Fora isso e mais algumas nuances, como a diferença de preço entre as bombas low cost e as de algumas Auto-Estradas, o que manda mesmo na variação dos preços do gasóleo e da gasolina é o barril de Brent transacionado em Londres.
Esta conclusão da Autoridade da Concorrência a nós aqui no Contas não nos surpreende, na medida em que tem sido esse o foco nos nossos posts sobre o preço dos combustíveis. Não excluímos a hipótese de que mais e melhor poderia ser feito pela Autoridade da Concorrência, e com isso talvez até se conseguisse baixar um pouco mais os preços, mas não é isso que verdadeiramente explica este fenómeno.
O fenómeno de aumento generalizado dos preços de combustível explica-se pelos seguintes motivos:
1. Aumento muito pouco significativo da produção de petróleo pelos principais produtores mundiais desde 2005;
2. Redução de consumo no mundo ocidental não neutraliza o aumento dos países emergentes;
3. Volatilidade política em países produtores (Síria, Líbia, Sudão, Yemen, Bahrein, Iraque, Irão) adensa o risco da falta de fornecimento sem haver capacidade produtiva excedentária que compense estas falhas.

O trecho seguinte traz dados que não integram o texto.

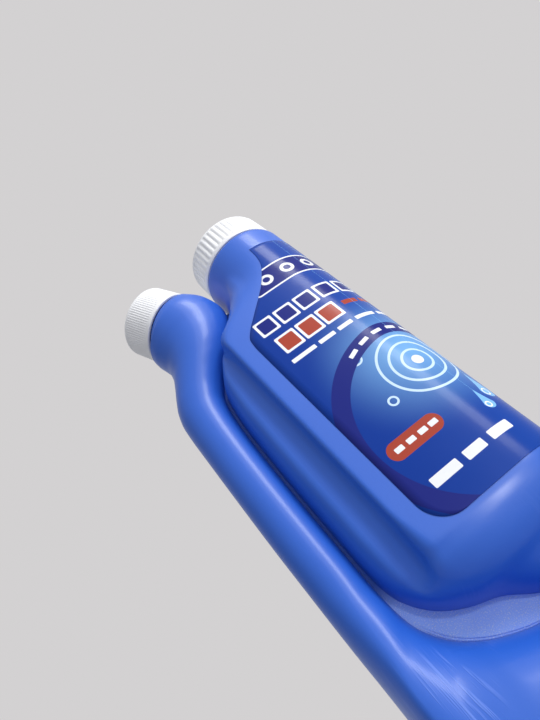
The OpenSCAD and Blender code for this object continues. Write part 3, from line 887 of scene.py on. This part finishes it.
def thread_ridge(r, z, reach, pitch, turns, inward=False):
    """A raised helix on a radius, from height z downwards."""
    bm = bmesh.new()
    out = -reach if inward else reach
    bite = 0.3 if inward else -0.3
    profile = [(r + bite, -0.9), (r + out, -0.35), (r + out, 0.35), (r + bite, 0.9)]
    verts = [bm.verts.new((x * MM, 0, (z + dz) * MM)) for x, dz in profile]
    face = bm.faces.new(verts)
    count = round(48 * turns)
    bmesh.ops.spin(bm, geom=[face], cent=(0, 0, 0), axis=(0, 0, 1), angle=2 * pi * turns,
                   dvec=(0, 0, -pitch * turns * MM / count), steps=count, use_merge=False)
    bmesh.ops.recalc_face_normals(bm, faces=bm.faces[:])
    return bm


def add_to(target, part, matrix):
    """Copies a part into a bmesh, through a matrix."""
    part.transform(matrix)
    holder = bpy.data.meshes.new("holder")
    part.to_mesh(holder)
    part.free()
    target.from_mesh(holder)
    bpy.data.meshes.remove(holder)


seat = 0.5
pitch = 4.2
big_neck_h = rim_gap + big_cap_h - cap_top_t - liner_t - lip_gap
small_neck_h = rim_gap + small_cap_h - cap_top_t - liner_t - lip_gap
on_big = Matrix.Translation((neck_x * MM, 0, shoulder_h * MM))
on_small = Matrix.Translation((small_top.x * MM, 0, small_top.y * MM))
on_small = on_small @ Matrix.Rotation(-lean, 4, "Y")

for matrix, neck_d, bore_d, height in (
    (on_big, big_neck_d, big_bore_d, big_neck_h),
    (on_small, small_neck_d, small_bore_d, small_neck_h),
):
    r = neck_d / 2
    bore = bore_d / 2
    lip = (r - bore) / 3
    low = height - lip
    mid = height - 0.3 * lip
    profile = [(bore, -seat), (r, -seat), (r, low), (r - 0.3 * lip, mid), (r - lip, height),
               (bore + lip, height), (bore + 0.3 * lip, mid), (bore, low)]
    sleeve = spun(profile, 96)
    add_to(shell, sleeve, matrix)
    add_to(shell, thread_ridge(r, height - 3, 1.0, pitch, 1.6), matrix)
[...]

4. Injeção massiva de moeda pelos bancos centrais nos mercados europeus e norte-americanos sem uma correlação com o aumento das respetivas economias.
Este último fator é mais difícil de detetar porque apenas se revela de forma indireta, na medida em que os bancos centrais ao emprestarem dinheiro aos banqueiros privados, estes investem-no de forma discricionária nos ativos que consideram trazer maior rentabilidade para o seu banco. Uns apostam em investir na economia e nas empresas, outros compram ações, e outros compram contratos futuros de petróleo. Basicamente perde-se o rasto ao dinheiro.
Sobre as declarações da deputada do PSD, sugerimos ao canal público que reflita sobre estas atoardas informativas que comentadores vão fazendo diariamente sem o menor escrutínio pelo(a) jornalista que modera estes painéis.
Que haja políticos que queiram viver na ignorância e rigidez ideológica, pouco poderemos fazer para alterar, mas é sempre de evitar transpirar estas ideias para os cidadãos que, na sua ignorância, formam uma opinião pública mais desinformada do que esclarecida.
Tiago Mestre
2 comentários:
Boas Tiago
Excelente artigo, o que me deixa um pouco perplexo com estas tiradas de políticos é que não tem vergonha em demonstrar a sua profunda ignorância.
Basta estudar um pouco de teoria dos jogos para perceber o porquê dos preços serem similares entre postos de marcas diferentes.
É o mercado mais transparente em Portugal, foi divulgado há pouco tempo que o combustível antes de imposto é mais barato em Portugal do que em Espanha, a diferença é o imposto.
O que tenho lido é que o principal responsável pela subida do petróleo é o QE e LTRO.
Em Portugal penso que a não descida dos impostos (maioria é percentual, logo quanto mais subir o preço mais sobe o montante de imposto de cada litro) é para forçar a uma redução do consumo de forma a assim o ajustamento da balança comercial ser mais rápida.
Em relação aos comentadores, é interessante ver serem sempre os mesmos, e muitos antigos ministros responsáveis pela nossa situação continuarem a opinar e serem pagos, alguns pela rtp, isso revolta-me
Olá Filipe!
QE, Twist e LTRO: todos estes programas significam injeção massiva de dinheiro numa economia que não aumenta o seu PIB proporcionalmente. Aliás, em muitos países europeus assiste-se a uma queda do PIB, significando a necessidade de menos dinheiro na economia para satisfazer as transacções correntes.
O dinheiro injetado é uma consequência natural das fragilidades que se criaram no sistema bancário: muitos ativos e pouco capital próprio tornaram bancos pequenos e seguros em bancos gigantes e precários. Aos olhos de Draghi e Bernanke, a inflação é uma espécie de "mal menor" comparado com o colapso do sistema bancário.
Enquanto que a inflação é a dividir por todos, o colapso do sistema bancário é a dividir pelos banqueiros e por arrasto um tsunami económico no mundo ocidental.
Quem tem que decidir no dia-a-dia depara-se com esta dura realidade, e só grandes estadistas é que não sucumbem à vertigem do imediato.